SUPPLIED DATA:
--

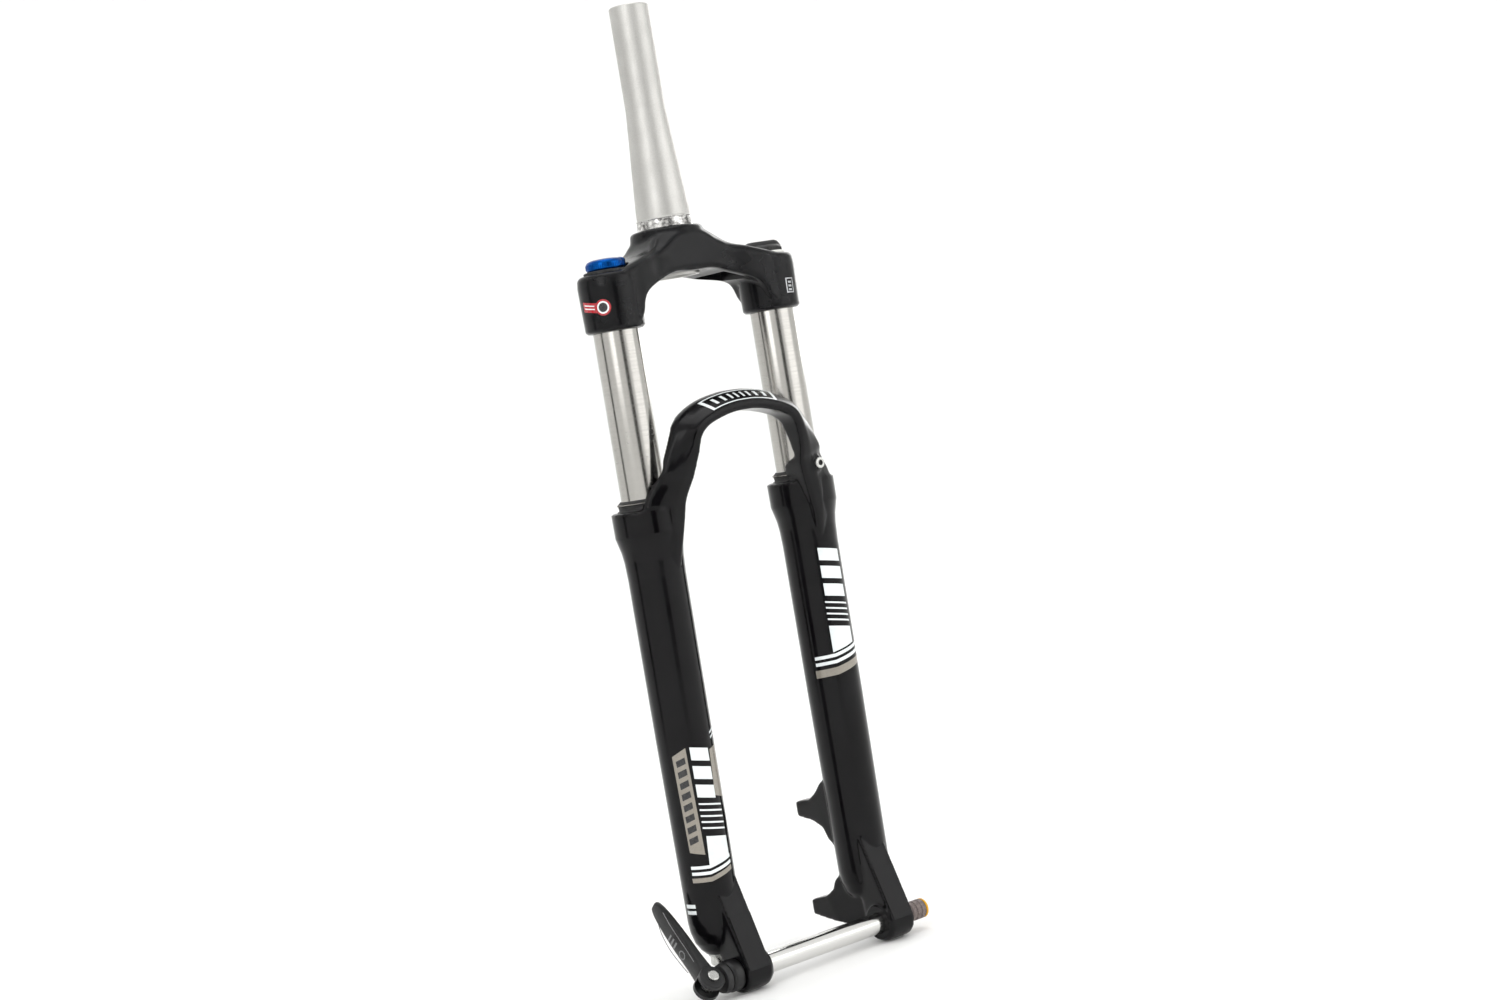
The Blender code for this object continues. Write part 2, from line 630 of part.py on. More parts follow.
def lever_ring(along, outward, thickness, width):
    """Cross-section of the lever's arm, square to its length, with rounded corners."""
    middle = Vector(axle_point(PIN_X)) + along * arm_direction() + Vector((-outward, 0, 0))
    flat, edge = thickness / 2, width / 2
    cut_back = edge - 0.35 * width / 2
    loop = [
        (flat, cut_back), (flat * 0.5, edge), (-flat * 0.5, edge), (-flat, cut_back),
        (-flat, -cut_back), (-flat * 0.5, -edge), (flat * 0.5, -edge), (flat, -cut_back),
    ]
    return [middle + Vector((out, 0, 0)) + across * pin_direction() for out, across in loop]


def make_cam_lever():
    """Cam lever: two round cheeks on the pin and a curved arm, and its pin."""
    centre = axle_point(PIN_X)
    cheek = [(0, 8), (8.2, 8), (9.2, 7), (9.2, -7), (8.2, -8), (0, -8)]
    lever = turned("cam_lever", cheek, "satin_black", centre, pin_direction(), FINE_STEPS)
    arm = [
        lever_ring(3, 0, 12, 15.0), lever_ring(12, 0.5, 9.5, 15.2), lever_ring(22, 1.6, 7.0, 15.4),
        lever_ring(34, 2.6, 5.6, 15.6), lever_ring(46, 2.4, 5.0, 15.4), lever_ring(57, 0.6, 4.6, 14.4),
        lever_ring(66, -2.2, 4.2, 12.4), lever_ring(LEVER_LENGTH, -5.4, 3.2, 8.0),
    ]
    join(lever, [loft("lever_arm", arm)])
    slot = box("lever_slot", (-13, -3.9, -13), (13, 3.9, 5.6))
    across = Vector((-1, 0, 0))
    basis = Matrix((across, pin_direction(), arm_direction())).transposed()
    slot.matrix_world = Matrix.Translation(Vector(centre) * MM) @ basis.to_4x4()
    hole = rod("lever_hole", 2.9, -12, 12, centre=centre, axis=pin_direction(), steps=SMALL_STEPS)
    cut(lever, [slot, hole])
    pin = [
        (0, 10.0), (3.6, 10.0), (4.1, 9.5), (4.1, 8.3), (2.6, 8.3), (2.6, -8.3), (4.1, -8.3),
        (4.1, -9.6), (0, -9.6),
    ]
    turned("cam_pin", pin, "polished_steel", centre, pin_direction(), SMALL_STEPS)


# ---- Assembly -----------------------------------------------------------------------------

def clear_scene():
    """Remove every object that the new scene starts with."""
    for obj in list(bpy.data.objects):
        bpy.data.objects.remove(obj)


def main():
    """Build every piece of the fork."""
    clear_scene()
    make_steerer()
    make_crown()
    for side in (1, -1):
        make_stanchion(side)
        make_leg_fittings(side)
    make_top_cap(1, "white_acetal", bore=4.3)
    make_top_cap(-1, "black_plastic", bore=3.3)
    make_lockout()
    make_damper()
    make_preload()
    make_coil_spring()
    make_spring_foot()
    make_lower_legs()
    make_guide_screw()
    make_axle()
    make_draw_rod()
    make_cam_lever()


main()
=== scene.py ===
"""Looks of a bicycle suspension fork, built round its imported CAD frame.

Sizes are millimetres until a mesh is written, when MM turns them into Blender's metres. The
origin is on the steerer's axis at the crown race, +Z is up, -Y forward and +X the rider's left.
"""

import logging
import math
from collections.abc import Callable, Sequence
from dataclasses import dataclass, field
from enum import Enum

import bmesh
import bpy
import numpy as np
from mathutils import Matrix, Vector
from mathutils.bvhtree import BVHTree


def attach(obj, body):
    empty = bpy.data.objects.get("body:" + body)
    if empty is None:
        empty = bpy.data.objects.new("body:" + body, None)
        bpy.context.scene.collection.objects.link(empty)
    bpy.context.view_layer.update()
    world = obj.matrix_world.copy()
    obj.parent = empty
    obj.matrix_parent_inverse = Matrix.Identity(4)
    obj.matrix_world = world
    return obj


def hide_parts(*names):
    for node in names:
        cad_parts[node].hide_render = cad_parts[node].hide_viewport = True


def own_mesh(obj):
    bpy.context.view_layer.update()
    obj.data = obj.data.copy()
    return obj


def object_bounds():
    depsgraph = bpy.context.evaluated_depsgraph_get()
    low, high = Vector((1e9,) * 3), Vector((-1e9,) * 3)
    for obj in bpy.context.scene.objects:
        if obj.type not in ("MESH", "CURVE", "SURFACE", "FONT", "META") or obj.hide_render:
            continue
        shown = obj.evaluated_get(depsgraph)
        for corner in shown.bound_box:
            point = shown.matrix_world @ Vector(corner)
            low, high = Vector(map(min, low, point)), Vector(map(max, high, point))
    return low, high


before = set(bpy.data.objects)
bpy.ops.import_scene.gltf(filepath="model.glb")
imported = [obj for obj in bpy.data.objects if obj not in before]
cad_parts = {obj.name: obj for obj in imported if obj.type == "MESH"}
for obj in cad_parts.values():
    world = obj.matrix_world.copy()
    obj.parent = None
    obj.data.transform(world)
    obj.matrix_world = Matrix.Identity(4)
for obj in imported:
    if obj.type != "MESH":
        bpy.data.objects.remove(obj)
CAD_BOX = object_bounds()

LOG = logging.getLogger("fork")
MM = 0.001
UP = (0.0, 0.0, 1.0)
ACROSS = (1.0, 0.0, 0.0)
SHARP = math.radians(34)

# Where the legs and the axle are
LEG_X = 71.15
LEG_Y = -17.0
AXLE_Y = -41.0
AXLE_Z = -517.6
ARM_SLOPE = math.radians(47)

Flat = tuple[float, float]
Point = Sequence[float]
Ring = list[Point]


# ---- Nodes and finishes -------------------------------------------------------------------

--

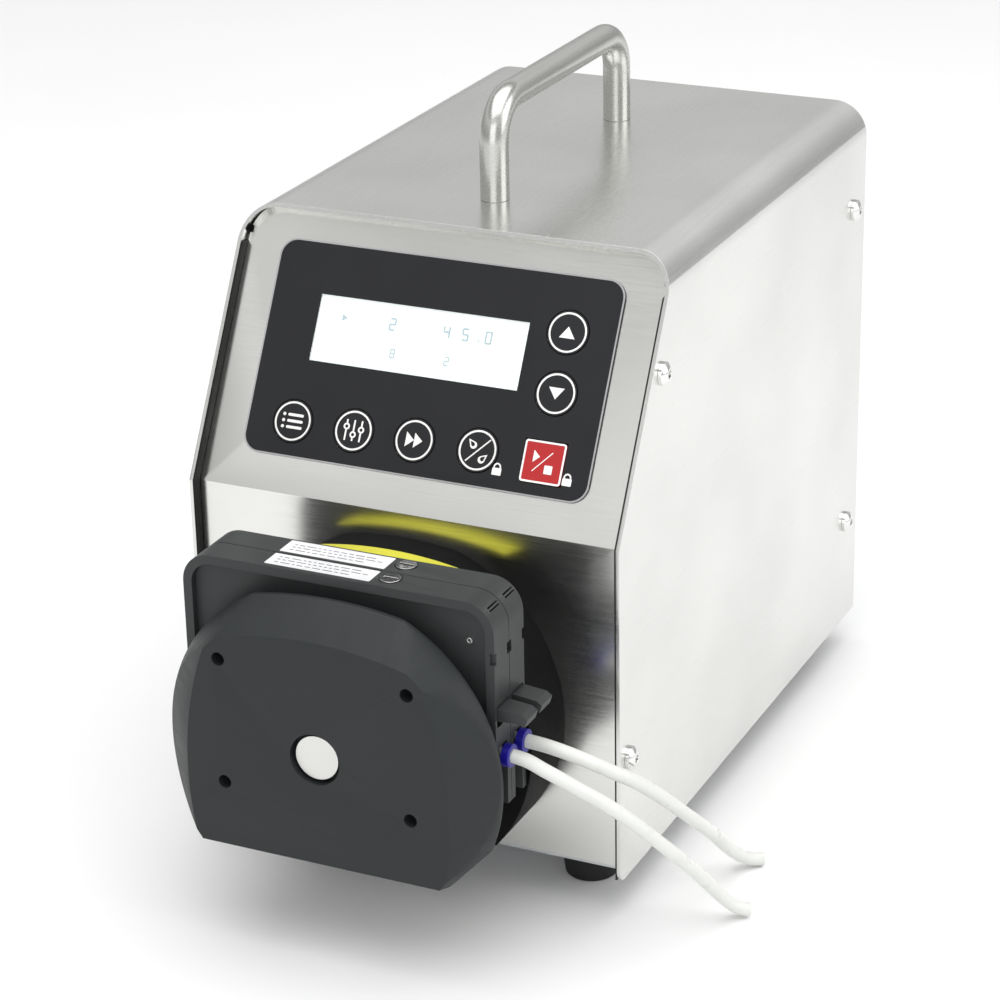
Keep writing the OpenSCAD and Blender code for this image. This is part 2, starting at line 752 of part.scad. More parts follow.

--

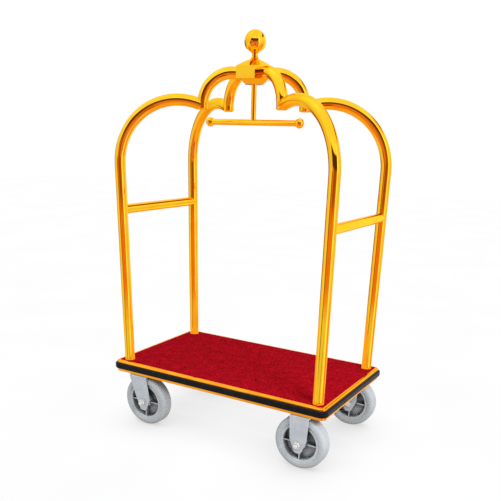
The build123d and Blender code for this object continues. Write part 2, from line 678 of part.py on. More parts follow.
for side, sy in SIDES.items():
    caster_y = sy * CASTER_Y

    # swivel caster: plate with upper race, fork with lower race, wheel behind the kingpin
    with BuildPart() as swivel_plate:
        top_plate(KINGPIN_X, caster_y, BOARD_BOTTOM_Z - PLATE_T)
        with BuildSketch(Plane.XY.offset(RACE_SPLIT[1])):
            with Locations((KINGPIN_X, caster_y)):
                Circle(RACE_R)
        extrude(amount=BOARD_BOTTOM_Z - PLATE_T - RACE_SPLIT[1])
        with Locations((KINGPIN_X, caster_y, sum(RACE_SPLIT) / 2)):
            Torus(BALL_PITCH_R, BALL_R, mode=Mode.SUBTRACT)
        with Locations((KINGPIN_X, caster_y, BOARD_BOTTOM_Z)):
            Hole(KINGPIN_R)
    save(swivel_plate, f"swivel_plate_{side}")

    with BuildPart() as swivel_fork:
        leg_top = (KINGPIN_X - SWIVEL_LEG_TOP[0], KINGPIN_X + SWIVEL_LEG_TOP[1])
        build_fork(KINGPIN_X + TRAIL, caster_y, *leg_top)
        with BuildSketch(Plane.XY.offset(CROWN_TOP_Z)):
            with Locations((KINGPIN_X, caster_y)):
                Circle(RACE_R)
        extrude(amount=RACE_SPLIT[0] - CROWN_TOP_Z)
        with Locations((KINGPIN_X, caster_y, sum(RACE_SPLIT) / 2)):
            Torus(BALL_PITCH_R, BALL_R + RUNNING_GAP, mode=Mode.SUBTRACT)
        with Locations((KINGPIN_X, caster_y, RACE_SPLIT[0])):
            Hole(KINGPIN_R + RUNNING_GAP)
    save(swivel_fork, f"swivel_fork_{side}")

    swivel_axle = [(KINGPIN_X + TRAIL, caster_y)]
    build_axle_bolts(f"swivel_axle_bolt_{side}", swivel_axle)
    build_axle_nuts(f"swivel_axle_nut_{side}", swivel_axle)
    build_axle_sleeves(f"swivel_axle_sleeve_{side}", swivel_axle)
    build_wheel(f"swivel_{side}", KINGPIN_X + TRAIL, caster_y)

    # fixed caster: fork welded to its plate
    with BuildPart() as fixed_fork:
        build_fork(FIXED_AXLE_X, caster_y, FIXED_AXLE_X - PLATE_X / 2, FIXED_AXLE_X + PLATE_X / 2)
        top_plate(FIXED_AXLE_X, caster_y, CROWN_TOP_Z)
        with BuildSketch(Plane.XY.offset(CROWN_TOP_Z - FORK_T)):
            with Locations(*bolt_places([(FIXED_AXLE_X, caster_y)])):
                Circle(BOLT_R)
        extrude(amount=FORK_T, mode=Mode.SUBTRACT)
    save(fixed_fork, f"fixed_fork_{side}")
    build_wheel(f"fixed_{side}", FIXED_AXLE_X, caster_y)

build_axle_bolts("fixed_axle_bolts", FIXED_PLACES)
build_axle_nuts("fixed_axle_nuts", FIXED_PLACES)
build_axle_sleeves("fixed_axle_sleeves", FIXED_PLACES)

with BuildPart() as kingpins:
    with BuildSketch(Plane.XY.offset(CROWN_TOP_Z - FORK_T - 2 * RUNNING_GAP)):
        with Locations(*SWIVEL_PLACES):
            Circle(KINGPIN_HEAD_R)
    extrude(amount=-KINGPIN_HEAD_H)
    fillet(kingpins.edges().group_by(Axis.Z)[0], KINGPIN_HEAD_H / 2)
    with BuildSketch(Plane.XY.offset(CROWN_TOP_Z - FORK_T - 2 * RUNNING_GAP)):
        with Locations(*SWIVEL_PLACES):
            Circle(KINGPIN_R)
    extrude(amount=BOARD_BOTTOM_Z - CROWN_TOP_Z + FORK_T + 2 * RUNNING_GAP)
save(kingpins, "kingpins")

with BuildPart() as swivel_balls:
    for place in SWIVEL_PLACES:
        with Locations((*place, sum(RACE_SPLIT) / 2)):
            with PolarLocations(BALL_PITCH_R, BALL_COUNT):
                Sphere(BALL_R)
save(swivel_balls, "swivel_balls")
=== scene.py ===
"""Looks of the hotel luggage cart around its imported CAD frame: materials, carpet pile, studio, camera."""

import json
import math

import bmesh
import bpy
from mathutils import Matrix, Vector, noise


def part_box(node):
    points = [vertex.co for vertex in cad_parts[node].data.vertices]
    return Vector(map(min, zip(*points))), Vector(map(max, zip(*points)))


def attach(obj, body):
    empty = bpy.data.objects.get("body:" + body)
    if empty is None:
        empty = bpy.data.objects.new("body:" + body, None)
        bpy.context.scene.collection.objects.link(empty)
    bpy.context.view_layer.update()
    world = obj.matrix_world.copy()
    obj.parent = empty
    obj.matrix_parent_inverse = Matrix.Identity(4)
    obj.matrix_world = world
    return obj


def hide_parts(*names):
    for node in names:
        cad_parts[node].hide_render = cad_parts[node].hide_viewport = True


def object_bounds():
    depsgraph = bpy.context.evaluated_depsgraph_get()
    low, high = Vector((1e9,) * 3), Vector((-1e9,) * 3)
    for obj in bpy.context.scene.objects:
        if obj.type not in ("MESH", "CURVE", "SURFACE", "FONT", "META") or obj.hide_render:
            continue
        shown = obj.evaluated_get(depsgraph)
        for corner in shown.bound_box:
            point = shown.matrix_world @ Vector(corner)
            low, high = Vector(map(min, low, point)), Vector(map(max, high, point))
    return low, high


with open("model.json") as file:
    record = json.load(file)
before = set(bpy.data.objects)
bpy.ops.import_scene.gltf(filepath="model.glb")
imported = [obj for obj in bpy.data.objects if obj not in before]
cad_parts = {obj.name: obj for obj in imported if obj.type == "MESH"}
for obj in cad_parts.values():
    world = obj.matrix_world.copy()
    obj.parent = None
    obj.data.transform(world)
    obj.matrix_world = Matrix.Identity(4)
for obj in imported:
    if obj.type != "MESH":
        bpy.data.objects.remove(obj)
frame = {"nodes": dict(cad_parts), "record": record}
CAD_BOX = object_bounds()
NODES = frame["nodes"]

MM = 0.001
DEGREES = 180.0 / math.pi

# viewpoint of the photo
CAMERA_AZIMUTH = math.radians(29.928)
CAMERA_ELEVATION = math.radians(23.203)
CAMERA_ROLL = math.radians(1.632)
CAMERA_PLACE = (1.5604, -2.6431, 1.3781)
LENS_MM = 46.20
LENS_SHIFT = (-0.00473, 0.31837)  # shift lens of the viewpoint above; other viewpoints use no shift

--

WHAT IS BEING ASKED: Copy out exactly the lines from the one with "fillet(kingpins.edges().group_by(Axis.Z)[0], KINGPIN_HEAD_H /" through the one with "zip(*points))), Vector(map(max, zip(*points)))", counting both ends, and no other lines.

RESULT FOR THIS TASK:
    fillet(kingpins.edges().group_by(Axis.Z)[0], KINGPIN_HEAD_H / 2)
    with BuildSketch(Plane.XY.offset(CROWN_TOP_Z - FORK_T - 2 * RUNNING_GAP)):
        with Locations(*SWIVEL_PLACES):
            Circle(KINGPIN_R)
    extrude(amount=BOARD_BOTTOM_Z - CROWN_TOP_Z + FORK_T + 2 * RUNNING_GAP)
save(kingpins, "kingpins")

with BuildPart() as swivel_balls:
    for place in SWIVEL_PLACES:
        with Locations((*place, sum(RACE_SPLIT) / 2)):
            with PolarLocations(BALL_PITCH_R, BALL_COUNT):
                Sphere(BALL_R)
save(swivel_balls, "swivel_balls")
=== scene.py ===
"""Looks of the hotel luggage cart around its imported CAD frame: materials, carpet pile, studio, camera."""

import json
import math

import bmesh
import bpy
from mathutils import Matrix, Vector, noise


def part_box(node):
    points = [vertex.co for vertex in cad_parts[node].data.vertices]
    return Vector(map(min, zip(*points))), Vector(map(max, zip(*points)))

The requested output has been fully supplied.